La Biblia, sin embargo, nos transmite otra versión de los orígenes del hombre. Adán y Eva, los primeros seres humanos según el libro del Génesis, estaban totalmente formados, disponían de plenas facultades intelectuales y además caminaban erguidos. Vivían desnudos, y solo sintieron vergüenza tras la expulsión del paraíso. Expulsados del Edén, los primeros hombres tendrían que buscar su propio paraíso, su hogar, y partirían de cero, por lo que los abrigos naturales y las cuevas resultarían lugares ideales para el inicio de la humanidad posterior a la expulsión del paraíso. De hecho, sabemos por los relatos bíblicos que esa humanidad consiguió un importante desarrollo tecnológico, sufriendo posteriormente, debido a su inmensa maldad, un castigo terrible (el diluvio universal). En consecuencia, la humanidad postdiluviana (Noé y su familia) se vería en la misma tesitura que los primeros hombres creados y regresaría a las cavernas. De ello existe comprobación documental. Sabemos, por ejemplo, que Lot habitó en una cueva con sus hijas tras la destrucción de Sodoma (Génesis 19, 30). Sabemos, también, que aquella humanidad usó las cuevas como lugares de refugio (Jueces 6, 2; 1 Samuel 14, 11; 1 Reyes 18, 4); y que en dichas cuevas existían salas para la cocina, para el trabajo artesanal, etc. Además, no se debe olvidar que en la actualidad el hombre sigue viviendo en cuevas, siendo algunas de ellas verdaderas estancias de lujo.

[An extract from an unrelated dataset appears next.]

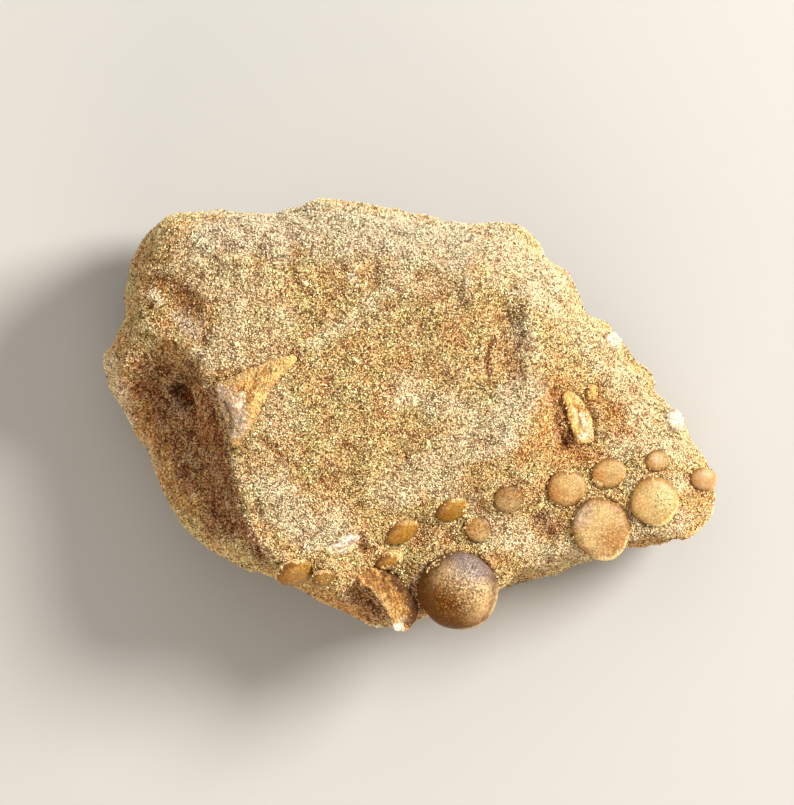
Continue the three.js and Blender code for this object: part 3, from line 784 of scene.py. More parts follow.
# middle and rim: the crown's own colours; shadedGlow: painted shade and painted glowing
# through the enamel on the side turned from the light, as far out as shadedGlowSize, with its
# core a share of that; sheen: a painted reflection, greyer than the rest; lipHighlight: a
# painted highlight along the rim on the lipHighlightWay side, from lipHighlightFrom outwards;
# litAt: where the cells and specks show most, the specks there partly painted glints, and how
# calm the rest is; lattice, grit: how strong the cells and the finest grain are; cell: their
# size in mm; grimeAndShade: brown dirt and painted shade in the seam with the rock; shine: how
# much the surface reflects. Places and distances are shares of the crown.
plainEnamel = {
    "shadedGlowSize": 0.8, "shadedGlowCore": 0.15, "sheenSize": 0.7, "lipHighlightFrom": 0.74, "litAt": (0.3, -0.05), "calm": 0.0,
    "pits": 0.0, "arcs": 0.0, "grimeAndShade": 0.75, "shine": 0.25, "rough": 0.46, "cell": 0.34,
    "pitColour": shade(96, 74, 40), "tickColour": shade(104, 74, 48), "grimeAndShadeColour": shade(112, 70, 34),
}
enamels = {
    "dark": {
        "middle": shade(186, 152, 106), "rim": shade(96, 60, 24),
        "shadedGlow": shade(98, 56, 2), "shadedGlowAt": (-0.66, -0.72), "shadedGlowSize": 1.55, "shadedGlowCore": 0.36,
        "sheen": shade(126, 110, 102), "sheenAt": (0.4, 0.86), "sheenSize": 1.05,
        "lipHighlight": shade(214, 184, 132), "lipHighlightWay": (0.75, -0.6), "lipHighlightFrom": 0.9,
        "speck": shade(232, 204, 146), "specks": 1.0, "lattice": 0.6, "streaks": 0.1, "grit": 1.4,
        "litAt": (0.1, 0.12), "calm": 0.65, "grimeAndShade": 0.3, "shine": 0.12, "rough": 0.52, "cell": 0.28,
    },
    "tan": {
        "middle": shade(184, 152, 100), "rim": shade(148, 104, 56),
        "shadedGlow": shade(162, 116, 64), "shadedGlowAt": (0.5, -0.4), "shadedGlowSize": 0.9,
        "sheen": shade(178, 148, 116), "sheenAt": (-0.75, 0.55), "sheenSize": 0.8,
        "lipHighlight": shade(220, 190, 134), "lipHighlightWay": (0.5, -0.86), "lipHighlightFrom": 0.83,
        "speck": shade(230, 208, 160), "specks": 0.4, "lattice": 0.5, "streaks": 1.0, "grit": 0.5,
    },
    "pitted": {
        "middle": shade(168, 138, 86), "rim": shade(158, 116, 58),
        "shadedGlow": shade(172, 134, 82), "shadedGlowAt": (-0.8, -0.1), "shadedGlowSize": 0.9,
        "sheen": shade(178, 162, 108), "sheenAt": (0.45, 0.1),
        "lipHighlight": shade(204, 186, 120), "lipHighlightWay": (0.75, -0.66), "lipHighlightFrom": 0.8,
        "speck": shade(222, 204, 150), "specks": 0.3, "lattice": 0.42, "streaks": 0.5, "grit": 0.32,
        "pits": 1.0, "rough": 0.42, "cell": 0.36,
    },
    "gold": {
        "middle": shade(172, 134, 80), "rim": shade(130, 88, 42),
        "shadedGlow": shade(162, 113, 58), "shadedGlowAt": (-0.7, -0.3),
        "sheen": shade(176, 144, 92), "sheenAt": (0.3, 0.2), "sheenSize": 0.6,
        "lipHighlight": shade(188, 153, 96), "lipHighlightWay": (0.8, 0.1),
        "speck": shade(216, 190, 138), "specks": 0.35, "lattice": 0.5, "streaks": 0.35, "grit": 0.42,
        "pits": 0.1, "arcs": 0.15,
    },
    "arced": {
        "middle": shade(165, 125, 72), "rim": shade(114, 77, 36),
        "shadedGlow": shade(150, 106, 54), "shadedGlowAt": (-0.6, 0.4),
        "sheen": shade(172, 137, 88), "sheenAt": (0.4, -0.5),
        "lipHighlight": shade(161, 137, 89), "lipHighlightWay": (0.6, -0.7),
        "speck": shade(204, 172, 116), "specks": 0.5, "lattice": 0.5, "streaks": 0.15, "grit": 0.9,
        "arcs": 0.95, "cell": 0.3,
    },
    "smooth": {
        "middle": shade(176, 138, 92), "rim": shade(150, 108, 60),
        "shadedGlow": shade(172, 127, 78), "shadedGlowAt": (-0.7, -0.3),
        "sheen": shade(188, 156, 104), "sheenAt": (0.4, 0.6),
        "lipHighlight": shade(200, 160, 96), "lipHighlightWay": (0.9, -0.3),
        "speck": shade(206, 184, 138), "specks": 0.08, "lattice": 0.16, "streaks": 0.05, "grit": 0.26,
        "rough": 0.38,
    },
    "amber": {
        "middle": shade(160, 114, 42), "rim": shade(120, 76, 20),
        "shadedGlow": shade(148, 98, 28), "shadedGlowAt": (-0.5, -0.6),
        "sheen": shade(184, 144, 80), "sheenAt": (0.3, 0.95), "sheenSize": 0.5,
        "lipHighlight": shade(176, 136, 74), "lipHighlightWay": (0.2, 0.95),
        "speck": shade(204, 166, 94), "specks": 0.5, "lattice": 0.5, "streaks": 0.3, "grit": 0.7,
        "arcs": 0.3, "rough": 0.4, "cell": 0.32,
    },
}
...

La geología moderna, finalmente, tiene su verdadero desafío o piedra de toque en el gran fenómeno del diluvio universal, registrado en tradiciones populares de todo el mundo. La cuestiones a dilucidar, en última instancia, son dos: en primer lugar, si el gran diluvio fue realmente un fenómeno universal; y dos, si resultó tan catastrófico como afirman las fuentes. De ser así, hablaríamos de una Tierra joven y de una humanidad de pocos miles de años. En definitiva, ¿fue el gran diluvio una catástrofe de dimensiones tan terribles como para convulsionar ríos y montañas y remover ingentes cantidades de sedimentos? La tremenda erupción del monte Santa Helena en 1980 indica que bien podría haber ocurrido de ese modo.

En conclusión, de acuerdo a lo anterior, es difícil creer que los hombres de las cavernas fueran tan primitivos como se ha dicho. Serían en todo caso indigentes, pues tendrían dificultades al principio —dada la catástrofe del diluvio— para alimentarse y vestirse. Pero serían hombres como los actuales, con sus mismas inquietudes vitales y sus mismos sueños profundos. Cuestión muy distintas es si estos hombres eran más o menos depravados, pues desde la caída de Adán y Eva, y el infame crimen de Caín, el hombre apostó por hacer de sí mismo un dios, rechazando la tradición oral que procedía del Creador. Eso explicaría sus prácticas sacrificiales ancestrales y su antropofagia. Y también derrumbaría el mito roussoniano del buen salvaje. Pero este asunto da para otra interesante discusión, y merece por tanto una reflexión aparte.